Комнату № 3 снимал пожилой, невзрачный мужчина, бывший оксфордский студент Гарди Джеклин, избежавший престижного общества оксфордских гуманистов и общества за стенами романских церквей и в силу своего неправильного отношения ко времени относил себя к 30-80-ым годам до нашей эры — всегда был с Марком Антонием, и незримо стоял в палатке, когда Антоний, пьяный в стельку, лежал на походной кровати и целовал белую грудь черноволосой женщины, стараясь забыть последнюю морскую битву двухдневной давности при мысе Акции, где он был разбит, стараясь забыть, что у него осталось менее ста солдат, которым удалось спастись вплавь и которым завтра предстоит вступить в бой с десятитысячной армией Августа Октавиана; и Гарди Джеклин был с ним, когда Марк Антоний проснулся после попойки и увидел рядом спящую черноволосую женщину, вышел из палатки и ступил босой травой на выжженную траву и увидел ещё неостывшую золу погасших костров, молочный рассвет и пустой, гудящий низким ветром лагерь, и понял, что остатки его солдат бежали ночью к Октавиану, оставив ему черноволосую женщину и белого коня. Он поднял с земли длинный меч в ножнах и сел на коня и, выехав на равнину, отчётливо увидел неподвижные фаланги, окутанные воем ветра и молчанием солдат, и десятитысячную армию Августа Октавиана он воспринял, как единое целое, которое в десять тысяч раз больше его самого — одно увеличенное в десять тысяч раз сердце, мозг и желудок, и единая сеть мышц — это враг, пришедший его уничтожить, лишив солдат — он понял, что унаследовал от Цезаря не только продажное войско и продажную жену, но и конец — он послал коня галопом на неподвижные фаланги, а римские воины молча смотрели на него, прикидывая на глаз, кому из них назначена встреча.

Всё это время незримый Гарди Джеклин был с Марком Антонием, и незримая душа его стелила дорогу белому коню, и Марк Антоний врезался в первые ряды римлян — это было всё равно, что таранить соломинкой чугунные ворота, но Гарди Джеклин знал, что это была великая попытка одного человека, который, решившись на неё, больше не считал себя человеком, а Гарди Джеклин возвращался назад, в август 31 года до настоящей эры, и попадал в морской бой у берегов Северной Африки при мысе Акции, между Марком Антонием и Августом Октавианом, готовясь вновь проделать путь, который составлял его жизнь.

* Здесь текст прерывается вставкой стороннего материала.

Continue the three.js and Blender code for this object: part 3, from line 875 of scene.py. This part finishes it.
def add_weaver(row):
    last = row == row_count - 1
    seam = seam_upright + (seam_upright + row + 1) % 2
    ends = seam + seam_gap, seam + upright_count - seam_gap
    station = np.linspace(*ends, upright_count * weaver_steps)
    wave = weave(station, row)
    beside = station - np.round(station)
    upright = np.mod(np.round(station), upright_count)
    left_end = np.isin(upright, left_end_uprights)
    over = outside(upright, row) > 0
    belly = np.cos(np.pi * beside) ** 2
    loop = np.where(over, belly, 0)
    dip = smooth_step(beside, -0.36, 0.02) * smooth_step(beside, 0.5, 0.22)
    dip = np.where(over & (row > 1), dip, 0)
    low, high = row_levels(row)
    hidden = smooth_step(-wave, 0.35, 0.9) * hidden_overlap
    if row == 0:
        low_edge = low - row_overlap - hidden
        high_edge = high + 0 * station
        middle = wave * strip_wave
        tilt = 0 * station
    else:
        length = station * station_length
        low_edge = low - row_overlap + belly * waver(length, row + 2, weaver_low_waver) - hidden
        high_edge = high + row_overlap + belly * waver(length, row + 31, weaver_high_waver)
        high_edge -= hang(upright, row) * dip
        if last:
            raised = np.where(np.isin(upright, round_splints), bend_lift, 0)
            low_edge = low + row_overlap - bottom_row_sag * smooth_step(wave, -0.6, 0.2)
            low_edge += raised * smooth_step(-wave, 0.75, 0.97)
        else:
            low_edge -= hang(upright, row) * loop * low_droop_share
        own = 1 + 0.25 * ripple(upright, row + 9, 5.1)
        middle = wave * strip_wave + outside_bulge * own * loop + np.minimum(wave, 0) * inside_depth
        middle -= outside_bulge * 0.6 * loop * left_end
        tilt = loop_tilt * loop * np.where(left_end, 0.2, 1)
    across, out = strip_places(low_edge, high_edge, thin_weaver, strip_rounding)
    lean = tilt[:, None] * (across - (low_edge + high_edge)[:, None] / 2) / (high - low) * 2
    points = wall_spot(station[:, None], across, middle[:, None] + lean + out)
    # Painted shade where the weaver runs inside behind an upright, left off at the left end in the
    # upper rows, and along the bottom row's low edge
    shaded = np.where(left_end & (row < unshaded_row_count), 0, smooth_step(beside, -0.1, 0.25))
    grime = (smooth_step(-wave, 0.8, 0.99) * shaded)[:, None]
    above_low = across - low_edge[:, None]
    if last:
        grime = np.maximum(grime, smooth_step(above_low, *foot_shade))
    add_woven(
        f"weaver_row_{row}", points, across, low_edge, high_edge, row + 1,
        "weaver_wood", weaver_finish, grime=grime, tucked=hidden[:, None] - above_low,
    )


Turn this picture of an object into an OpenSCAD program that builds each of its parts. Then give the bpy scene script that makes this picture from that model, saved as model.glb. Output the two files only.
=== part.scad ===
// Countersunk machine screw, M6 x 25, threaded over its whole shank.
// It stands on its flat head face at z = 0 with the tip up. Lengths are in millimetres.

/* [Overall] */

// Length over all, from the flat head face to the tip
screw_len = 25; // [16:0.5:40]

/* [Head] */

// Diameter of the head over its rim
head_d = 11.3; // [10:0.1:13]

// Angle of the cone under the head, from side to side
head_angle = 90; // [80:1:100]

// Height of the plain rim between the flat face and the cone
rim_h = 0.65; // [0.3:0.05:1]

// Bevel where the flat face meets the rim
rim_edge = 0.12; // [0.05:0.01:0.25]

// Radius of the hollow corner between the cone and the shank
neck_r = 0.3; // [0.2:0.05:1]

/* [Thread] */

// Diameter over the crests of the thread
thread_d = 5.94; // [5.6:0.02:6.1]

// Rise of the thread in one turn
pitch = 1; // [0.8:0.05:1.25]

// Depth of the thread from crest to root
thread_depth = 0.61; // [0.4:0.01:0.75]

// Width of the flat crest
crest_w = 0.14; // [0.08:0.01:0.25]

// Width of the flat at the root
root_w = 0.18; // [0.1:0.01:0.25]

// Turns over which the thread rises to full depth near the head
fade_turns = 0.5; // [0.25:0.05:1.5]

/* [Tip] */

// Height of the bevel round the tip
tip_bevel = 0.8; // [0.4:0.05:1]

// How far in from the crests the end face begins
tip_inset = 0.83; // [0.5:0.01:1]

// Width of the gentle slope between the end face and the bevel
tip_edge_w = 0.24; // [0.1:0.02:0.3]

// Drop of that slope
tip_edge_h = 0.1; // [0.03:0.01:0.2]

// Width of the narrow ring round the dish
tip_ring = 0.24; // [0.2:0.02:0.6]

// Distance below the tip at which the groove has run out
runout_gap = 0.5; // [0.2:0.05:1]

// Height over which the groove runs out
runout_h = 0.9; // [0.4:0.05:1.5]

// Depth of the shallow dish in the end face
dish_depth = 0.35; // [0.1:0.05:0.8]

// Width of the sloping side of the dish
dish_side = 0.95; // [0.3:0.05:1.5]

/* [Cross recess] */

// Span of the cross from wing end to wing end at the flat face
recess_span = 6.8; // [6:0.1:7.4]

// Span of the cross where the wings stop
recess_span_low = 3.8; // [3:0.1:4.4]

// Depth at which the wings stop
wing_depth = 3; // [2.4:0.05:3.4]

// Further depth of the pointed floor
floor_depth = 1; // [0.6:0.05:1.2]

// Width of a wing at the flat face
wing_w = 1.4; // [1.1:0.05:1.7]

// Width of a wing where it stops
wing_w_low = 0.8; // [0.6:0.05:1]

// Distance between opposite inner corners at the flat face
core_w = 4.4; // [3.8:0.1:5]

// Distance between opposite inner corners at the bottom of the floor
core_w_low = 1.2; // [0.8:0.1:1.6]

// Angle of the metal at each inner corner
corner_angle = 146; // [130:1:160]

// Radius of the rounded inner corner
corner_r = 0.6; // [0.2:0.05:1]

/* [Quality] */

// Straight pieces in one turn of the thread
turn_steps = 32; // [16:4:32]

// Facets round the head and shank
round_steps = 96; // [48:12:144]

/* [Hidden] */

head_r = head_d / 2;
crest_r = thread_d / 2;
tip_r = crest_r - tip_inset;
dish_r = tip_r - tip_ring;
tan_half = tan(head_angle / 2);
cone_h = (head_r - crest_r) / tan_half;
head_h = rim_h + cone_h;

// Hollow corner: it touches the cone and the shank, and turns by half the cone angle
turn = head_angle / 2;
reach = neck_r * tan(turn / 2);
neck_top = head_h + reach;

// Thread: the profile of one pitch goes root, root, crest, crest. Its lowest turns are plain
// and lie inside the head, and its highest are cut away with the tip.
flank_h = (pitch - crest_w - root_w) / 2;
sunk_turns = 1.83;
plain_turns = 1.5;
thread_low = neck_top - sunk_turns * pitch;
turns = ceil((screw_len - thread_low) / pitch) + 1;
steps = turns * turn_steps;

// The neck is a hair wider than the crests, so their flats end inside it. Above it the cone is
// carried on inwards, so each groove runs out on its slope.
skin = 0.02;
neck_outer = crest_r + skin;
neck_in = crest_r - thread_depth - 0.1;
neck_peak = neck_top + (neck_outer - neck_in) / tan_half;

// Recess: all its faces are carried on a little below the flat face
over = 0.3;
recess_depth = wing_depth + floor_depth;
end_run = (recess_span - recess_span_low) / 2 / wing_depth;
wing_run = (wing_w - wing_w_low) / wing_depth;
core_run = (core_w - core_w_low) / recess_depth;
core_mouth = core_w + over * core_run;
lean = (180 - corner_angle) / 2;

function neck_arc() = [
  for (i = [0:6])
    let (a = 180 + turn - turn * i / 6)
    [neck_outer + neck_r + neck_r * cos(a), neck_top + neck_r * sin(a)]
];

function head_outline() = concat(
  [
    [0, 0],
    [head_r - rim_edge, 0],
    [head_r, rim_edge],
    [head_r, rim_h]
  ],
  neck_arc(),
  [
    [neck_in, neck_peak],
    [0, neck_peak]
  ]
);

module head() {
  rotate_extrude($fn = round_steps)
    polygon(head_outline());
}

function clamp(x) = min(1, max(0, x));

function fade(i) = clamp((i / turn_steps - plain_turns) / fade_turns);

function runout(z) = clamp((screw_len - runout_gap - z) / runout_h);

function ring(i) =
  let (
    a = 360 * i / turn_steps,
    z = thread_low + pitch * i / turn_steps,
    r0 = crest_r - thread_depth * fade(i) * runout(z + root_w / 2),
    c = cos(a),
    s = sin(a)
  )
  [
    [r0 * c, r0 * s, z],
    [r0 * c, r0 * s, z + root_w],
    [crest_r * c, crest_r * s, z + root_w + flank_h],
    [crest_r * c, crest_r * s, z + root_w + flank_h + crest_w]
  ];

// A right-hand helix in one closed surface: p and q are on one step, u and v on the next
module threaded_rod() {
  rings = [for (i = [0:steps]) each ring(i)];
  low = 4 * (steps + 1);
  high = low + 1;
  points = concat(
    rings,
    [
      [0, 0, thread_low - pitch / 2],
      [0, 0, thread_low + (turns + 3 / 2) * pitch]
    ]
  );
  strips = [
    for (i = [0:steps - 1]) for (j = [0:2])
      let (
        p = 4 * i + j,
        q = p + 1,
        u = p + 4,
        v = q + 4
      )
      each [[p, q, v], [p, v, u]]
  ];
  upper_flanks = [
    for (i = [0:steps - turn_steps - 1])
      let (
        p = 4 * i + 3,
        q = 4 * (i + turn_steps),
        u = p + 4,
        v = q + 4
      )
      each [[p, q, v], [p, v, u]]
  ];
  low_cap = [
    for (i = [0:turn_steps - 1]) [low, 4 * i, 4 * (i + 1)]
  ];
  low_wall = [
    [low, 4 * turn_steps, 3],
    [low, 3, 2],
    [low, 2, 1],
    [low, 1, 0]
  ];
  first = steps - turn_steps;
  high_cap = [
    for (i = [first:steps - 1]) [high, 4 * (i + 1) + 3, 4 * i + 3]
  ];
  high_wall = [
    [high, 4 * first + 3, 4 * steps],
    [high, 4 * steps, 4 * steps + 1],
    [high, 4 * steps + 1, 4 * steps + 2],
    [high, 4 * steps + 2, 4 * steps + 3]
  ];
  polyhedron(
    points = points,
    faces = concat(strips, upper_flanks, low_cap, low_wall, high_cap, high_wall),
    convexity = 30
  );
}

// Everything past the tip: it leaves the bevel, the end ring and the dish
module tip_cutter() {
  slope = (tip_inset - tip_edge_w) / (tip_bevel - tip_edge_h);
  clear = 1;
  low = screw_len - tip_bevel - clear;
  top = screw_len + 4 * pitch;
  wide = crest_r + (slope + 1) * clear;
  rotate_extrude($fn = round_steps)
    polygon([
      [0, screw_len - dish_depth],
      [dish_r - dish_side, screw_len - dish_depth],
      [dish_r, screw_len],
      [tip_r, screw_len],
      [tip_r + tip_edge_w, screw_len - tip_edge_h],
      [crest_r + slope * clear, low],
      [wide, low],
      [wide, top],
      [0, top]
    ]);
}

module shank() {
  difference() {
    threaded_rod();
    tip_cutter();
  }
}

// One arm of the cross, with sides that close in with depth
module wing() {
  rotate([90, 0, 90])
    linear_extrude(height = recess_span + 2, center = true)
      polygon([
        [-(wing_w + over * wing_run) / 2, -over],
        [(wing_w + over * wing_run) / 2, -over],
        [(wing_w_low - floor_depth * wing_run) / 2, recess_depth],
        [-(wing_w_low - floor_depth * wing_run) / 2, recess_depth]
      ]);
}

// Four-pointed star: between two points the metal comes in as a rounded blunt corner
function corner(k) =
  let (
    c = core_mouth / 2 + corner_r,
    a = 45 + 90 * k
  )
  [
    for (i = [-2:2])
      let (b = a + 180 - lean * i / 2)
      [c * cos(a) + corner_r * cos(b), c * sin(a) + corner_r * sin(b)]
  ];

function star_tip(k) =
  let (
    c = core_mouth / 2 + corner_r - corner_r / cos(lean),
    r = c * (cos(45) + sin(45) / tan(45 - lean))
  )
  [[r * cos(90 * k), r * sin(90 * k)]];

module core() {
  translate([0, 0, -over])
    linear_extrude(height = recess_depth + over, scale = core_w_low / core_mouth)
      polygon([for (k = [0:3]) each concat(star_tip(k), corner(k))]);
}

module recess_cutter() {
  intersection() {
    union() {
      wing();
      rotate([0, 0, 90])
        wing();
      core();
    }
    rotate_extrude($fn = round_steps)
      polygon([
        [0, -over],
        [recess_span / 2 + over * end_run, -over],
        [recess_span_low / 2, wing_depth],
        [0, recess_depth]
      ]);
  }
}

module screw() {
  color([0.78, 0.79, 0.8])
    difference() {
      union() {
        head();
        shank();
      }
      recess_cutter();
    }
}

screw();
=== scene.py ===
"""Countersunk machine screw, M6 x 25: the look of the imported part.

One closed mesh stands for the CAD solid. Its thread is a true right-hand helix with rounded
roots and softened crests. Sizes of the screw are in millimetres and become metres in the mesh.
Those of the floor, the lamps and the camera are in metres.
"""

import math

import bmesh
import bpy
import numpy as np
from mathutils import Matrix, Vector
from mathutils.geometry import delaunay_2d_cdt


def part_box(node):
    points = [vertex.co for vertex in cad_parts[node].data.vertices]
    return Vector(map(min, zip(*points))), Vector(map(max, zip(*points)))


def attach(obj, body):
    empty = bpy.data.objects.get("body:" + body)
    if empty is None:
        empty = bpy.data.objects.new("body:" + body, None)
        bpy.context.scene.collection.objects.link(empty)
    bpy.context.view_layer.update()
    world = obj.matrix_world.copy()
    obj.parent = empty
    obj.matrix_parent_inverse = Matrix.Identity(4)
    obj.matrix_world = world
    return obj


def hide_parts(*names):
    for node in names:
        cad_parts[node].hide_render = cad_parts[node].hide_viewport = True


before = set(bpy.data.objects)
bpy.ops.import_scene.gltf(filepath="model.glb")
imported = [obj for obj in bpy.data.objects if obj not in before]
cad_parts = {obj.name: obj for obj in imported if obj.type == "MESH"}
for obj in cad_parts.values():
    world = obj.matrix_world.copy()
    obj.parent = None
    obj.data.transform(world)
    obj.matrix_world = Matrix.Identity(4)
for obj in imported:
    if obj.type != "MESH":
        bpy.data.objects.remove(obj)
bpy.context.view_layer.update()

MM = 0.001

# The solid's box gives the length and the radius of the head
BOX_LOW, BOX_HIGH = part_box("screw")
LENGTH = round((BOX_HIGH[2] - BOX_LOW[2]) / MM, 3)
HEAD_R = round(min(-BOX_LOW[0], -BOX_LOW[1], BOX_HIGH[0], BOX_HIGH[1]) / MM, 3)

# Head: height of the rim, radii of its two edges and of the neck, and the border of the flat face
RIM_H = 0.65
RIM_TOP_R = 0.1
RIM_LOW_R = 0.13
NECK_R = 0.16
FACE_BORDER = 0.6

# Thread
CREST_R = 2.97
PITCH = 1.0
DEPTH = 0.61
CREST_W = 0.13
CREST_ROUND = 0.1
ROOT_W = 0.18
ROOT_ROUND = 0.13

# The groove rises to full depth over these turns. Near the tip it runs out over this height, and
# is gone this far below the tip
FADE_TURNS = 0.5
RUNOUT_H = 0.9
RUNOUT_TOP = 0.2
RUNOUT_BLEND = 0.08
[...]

Комнату № 4 снимал убеждённый кальвинист, каких много развелось в эпоху Реформации, седеющий, тучный англичанин французского происхождения, отличавшийся, как и Жан Кальвин, крайней религиозной нетерпимостью и неистребимой ненавистью к квакерам; знающий наизусть основное сочинение Кальвина «Наставление в христианской вере», всей душой принимающий доктрину об абсолютном предопределении и упивающийся проповедями мирского аскетизма, не думая о том, кем предстанет человек перед богом — кальвинистом или шекером из «Объединенного общества истинно верующих во второе пришествие Христа», или фундаменталистом, или трапистом, или квакером, или антиномистом, или богомилом.